By Jennifer A. Villeneuve '01

Photo by Jennifer A. Villeneuve
Photo by Jennifer A. Villeneuve

"You can see Siberia today," Chris Koonooka said as we watched the seal hunters returning across the dark blue water of the Bering Sea. Ice floes like miniature islands bobbed in front of the hazy peaks of the Siberian Chukotski peninsula, 35 miles away. The sunlight on the ice and snow was so bright that each blink was like turning on a floodlight in a dark room. The wind was mercifully light; usually it blows in gusts of 20 to 40 miles per hour, pelting your skin with particles of snow.

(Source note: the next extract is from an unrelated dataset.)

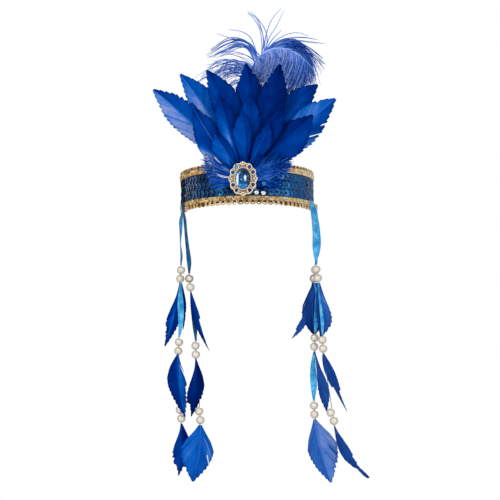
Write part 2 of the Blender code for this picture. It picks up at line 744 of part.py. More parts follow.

Chris was born and raised here in the village of Gambell, Alaska, on the northwest tip of Saint Lawrence Island. I had met him in the fall of 1999 while studying at the University of Alaska in Fairbanks through the National Student Exchange Program. We talked frequently about his village, and when he invited me to visit Gambell, I accepted. That is how I found myself on the edge of the Bering Sea in the third week of March, watching hunters struggle with their boats.

Ten men, their burly arms straining, grabbed a rope and tugged an aluminum boat with four men inside it up the steep bank. There were no docks, no cleats or pulleys to help them, and the water was a three- to five-foot drop from the ice. These men were returning from a bearded seal hunt. They had been out for several hours in their open 18-foot boats, armed with rifles, knives and harpoons, pursuing their prey across the slapping waves. Now they were returning with slabs of deep-red seal meat, a nutritious and savory staple in the diet of the Yupik people.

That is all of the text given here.